[clamav-users] No good deed goes unpunished, or, why CVD files don't work

Dennis Peterson dennispe at inetnw.com
Sat Dec 15 06:42:40 UTC 2018

 From a best practices perspective it is best to use freshclam when talking to 
ClamAV resources. Once you have what you need from them you can do anything you 
like internally. You don't have to be nice to them at this point. I had a couple 
hundred RedHat servers to manage and they all required scanning software because 
of the industry I was in and because of HIPPA, credit card, social security, 
phone numbers and other personal information rules we were bound to. I created a 
lot of locally generated signatures to look for this information. This was 
before smart file systems that would do this for us.

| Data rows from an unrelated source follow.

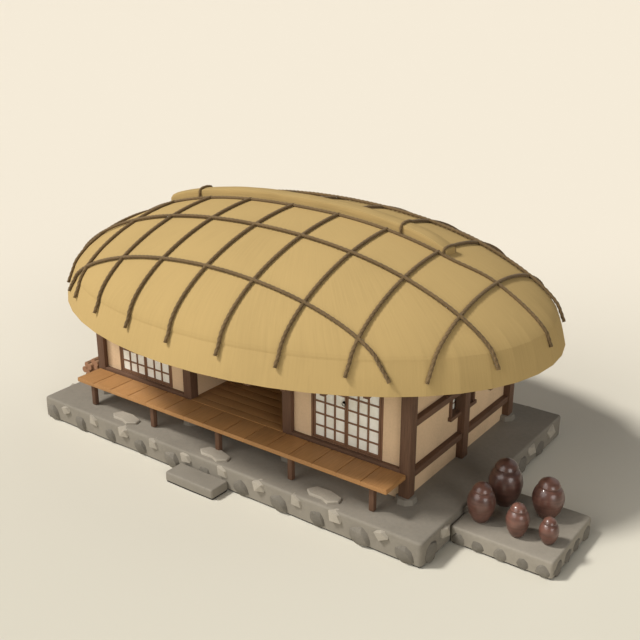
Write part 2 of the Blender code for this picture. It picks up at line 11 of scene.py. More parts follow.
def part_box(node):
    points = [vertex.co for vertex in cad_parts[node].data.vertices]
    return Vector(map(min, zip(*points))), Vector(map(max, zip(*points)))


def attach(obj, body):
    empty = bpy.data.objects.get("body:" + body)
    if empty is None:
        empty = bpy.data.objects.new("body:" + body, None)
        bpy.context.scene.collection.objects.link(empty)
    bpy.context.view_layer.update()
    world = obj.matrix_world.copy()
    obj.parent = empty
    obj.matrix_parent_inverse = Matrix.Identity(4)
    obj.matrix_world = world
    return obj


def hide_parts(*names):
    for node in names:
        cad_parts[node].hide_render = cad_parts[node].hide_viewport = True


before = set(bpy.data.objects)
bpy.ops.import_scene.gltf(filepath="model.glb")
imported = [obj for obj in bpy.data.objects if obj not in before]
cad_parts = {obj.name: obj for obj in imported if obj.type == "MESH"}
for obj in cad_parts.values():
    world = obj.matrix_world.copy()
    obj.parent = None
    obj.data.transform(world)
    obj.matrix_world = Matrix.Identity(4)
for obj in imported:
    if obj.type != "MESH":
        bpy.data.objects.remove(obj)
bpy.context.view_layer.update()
HOUSE = "house"

bl_info = {
    "name": "Thatched Farmhouse",
    "version": (1, 0, 0),
    "blender": (4, 5, 0),
    "location": "View3D > Sidebar > Farmhouse",
    "description": "Dresses the packed farmhouse in straw, timber, clay, paper and stone",
    "category": "Object",
}

# Where the house stands on its podium, and its timbers, as in the solids
MIDDLE = 0.095
POSTS = (-3.645, -1.213, 1.213, 3.645)
POST_LINE = 1.888
PLATE = (2.62, 2.80)              # bottom and top of the plates on the posts
RAILS = ((0.86, 0.98), (1.79, 1.91))
BANK = 0.45                       # the podium's height
DOOR_MIDDLE = 2.429
DOORWAY = (1.075, 2.475)
LEAF = (-1.805, -1.770)
HEEL, MEETING = 0.687, 0.004      # a leaf's edges, from the middle of its doorway
LIGHT = (1.33, 1.80, 0.455)       # an end window's sill, head and reach to each side

# The thatch: the eave's and the crease's half width, half length and height
EAVE, CREASE = (3.72, 5.228, 2.645), (3.515, 5.071, 3.135)
INNER_EAVE, INNER_CREASE = (3.40, 4.90, 2.645), (3.215, 4.77, 3.02)
RISE, INNER_RISE = 1.465, 1.33
LENGTHWISE, ACROSS = (1.277, 0.423), (1.60, 0.54)
CAP_HALF, CAP_FOOT = 3.25, 0.165
LOWEST = 0.002                    # the height that stones stop at, just over the ground
FACETS, GIRTH = 48, 28.4          # faces round the dome, and its length round the crease, which scales the straw

# The ropes: their distance apart, and the height of each one's ends, from the middle one outwards
ACROSS_PITCH, ACROSS_ENDS = 1.034, (2.97, 2.97, 2.95, 2.91, 2.83)
ALONG_PITCH, ALONG_ENDS = 1.295, (2.95, 2.91, 2.84)


def linear(text):
    """An sRGB hex colour as linear red, green and blue."""
    parts = [int(text[i:i + 2], 16) / 255 for i in (1, 3, 5)]
    return tuple(c / 12.92 if c <= 0.04045 else ((c + 0.055) / 1.055) ** 2.4 for c in parts)


def shade(colour, factor):
    return tuple(min(1.0, c * factor) for c in colour)


def add(tree, kind, **settings):
    """Adds a node. A setting names an attribute or an input, i0 being the first input; sockets are linked."""
    made = tree.nodes.new(kind)
    for key, value in settings.items():
        if hasattr(made, key):
            setattr(made, key, value)
            continue
        number = key[1:]
        socket = made.inputs[int(number)] if number.isdigit() else made.inputs[key.replace("_", " ")]
        if isinstance(value, bpy.types.NodeSocket):
            tree.links.new(value, socket)
        else:
            socket.default_value = value
    return made


def painted(name):
    """A new material, with its nodes and its shader."""
    mat = bpy.data.materials.new(name)
    mat.use_nodes = True
    return mat, mat.node_tree, mat.node_tree.nodes["Principled BSDF"]


def tune(shader, **values):
    for key, value in values.items():
        shader.inputs[key.replace("_", " ")].default_value = value


def marks(tree, where, stretch, detail, **other):
    """Noise with that many marks per metre each way."""
    at = add(tree, "ShaderNodeMapping", Vector=where, Scale=stretch)
    return add(tree, "ShaderNodeTexNoise", Vector=at.outputs[0], Scale=1.0, Detail=detail, **other).outputs[0]


def colour_by(tree, value, low, high, *colours):
    """Two or three colours spread over a value between low and high, into the shader's base colour."""
    ramp = add(tree, "ShaderNodeValToRGB", Fac=value)
    stops = ramp.color_ramp.elements
    stops[0].position, stops[1].position = low, high
    stops[0].color, stops[1].color = (*colours[0], 1), (*colours[-1], 1)
    if len(colours) == 3:
        stops.new((low + high) / 2).color = (*colours[1], 1)
    tree.links.new(ramp.outputs[0], tree.nodes["Principled BSDF"].inputs["Base Color"])
    return ramp.outputs[0]


def relieved(tree, height, strength, depth):
    bump = add(tree, "ShaderNodeBump", Height=height, Strength=strength, Distance=depth)
    tree.links.new(bump.outputs[0], tree.nodes["Principled BSDF"].inputs["Normal"])


def natural(name, colours, stretch, roughness, relief, drift, wide, uv=False, tint=0.0, spread=0.17, sheen=0.0,
            specular=0.3, metallic=0.0):
    """A grown or earthen surface: fine marks drawn out by stretch (marks per metre each way) over slow drifts."""
    mat, tree, shader = painted(name)
    where = add(tree, "ShaderNodeTexCoord").outputs
    fine = marks(tree, where["UV" if uv else "Object"], stretch, 5.0, Roughness=0.62)
    slow = add(tree, "ShaderNodeTexNoise", Vector=where["Object"], Scale=wide, Detail=3.0, Roughness=0.5)
    tone = add(tree, "ShaderNodeMix", data_type="FLOAT", i0=drift, i2=fine, i3=slow.outputs[0])
    colour = colour_by(tree, tone.outputs[0], 0.5 - spread, 0.5 + spread, *colours)
    if tint:
        # Each repeated board, stone or log keeps a shade of its own
        own = add(tree, "ShaderNodeAttribute", attribute_name="tint")
        level = add(tree, "ShaderNodeMath", operation="MULTIPLY_ADD", i0=own.outputs["Fac"], i1=tint,
                    i2=1 - tint / 2)
        own_colour = add(tree, "ShaderNodeHueSaturation", Value=level.outputs[0], Color=colour)
        tree.links.new(own_colour.outputs[0], shader.inputs["Base Color"])
    relieved(tree, fine, 0.6, relief)
    tune(shader, Roughness=roughness, Specular_IOR_Level=specular, Sheen_Weight=sheen, Metallic=metallic)
    return mat


def colour(label, what, text):
    return bpy.props.FloatVectorProperty(
        name=label, description=what, default=linear(text), subtype="COLOR", size=3, min=0, max=1)


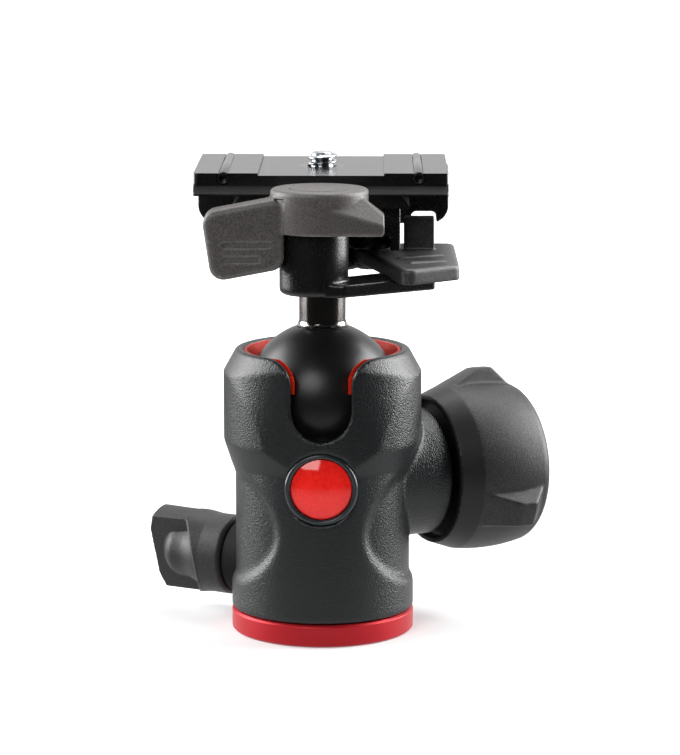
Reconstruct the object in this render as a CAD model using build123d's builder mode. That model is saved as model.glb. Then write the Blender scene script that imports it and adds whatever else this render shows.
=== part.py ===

When I built the local private mirror I used the cdiff files (scripted downloads 
were permitted) to create local patched .cld files. These had to be distributed 
to the hundreds of other machines and for that I initially used rsync because it 
is just bullet proof, and later I moved it all to CFengine (predecessor to 
puppet, chef).

The CFengine master server received the cld files from a snapshot file system 
(freshclam triggered the snapshot before and after an update) so new updates 
would not corrupt existing signature files, and it then immediately informed all 
the clients they had work to do to become conformal (in CFengine  terms). 
CFengine is smart enough to know to transmit differences between local and 
remote files on the fly (rsync) so net traffic is minimized as the daily and 
bytecode files don't change much. And because of the way the process works 
(creating hidden files until the differences are resolved), the hidden files are 
renamed to the original names which is very close to an atomic operation, so 
problems working with files in transport were prevented. The CFengine client 
would notify the local clamd instance when the files were ready. Clamd has to be 
told not to reload when it detects signature change. All very clean, fast, and 
secure owing to using secure processes at each step and hands-free on my part. 
It also passed federal government security audits which was the best part.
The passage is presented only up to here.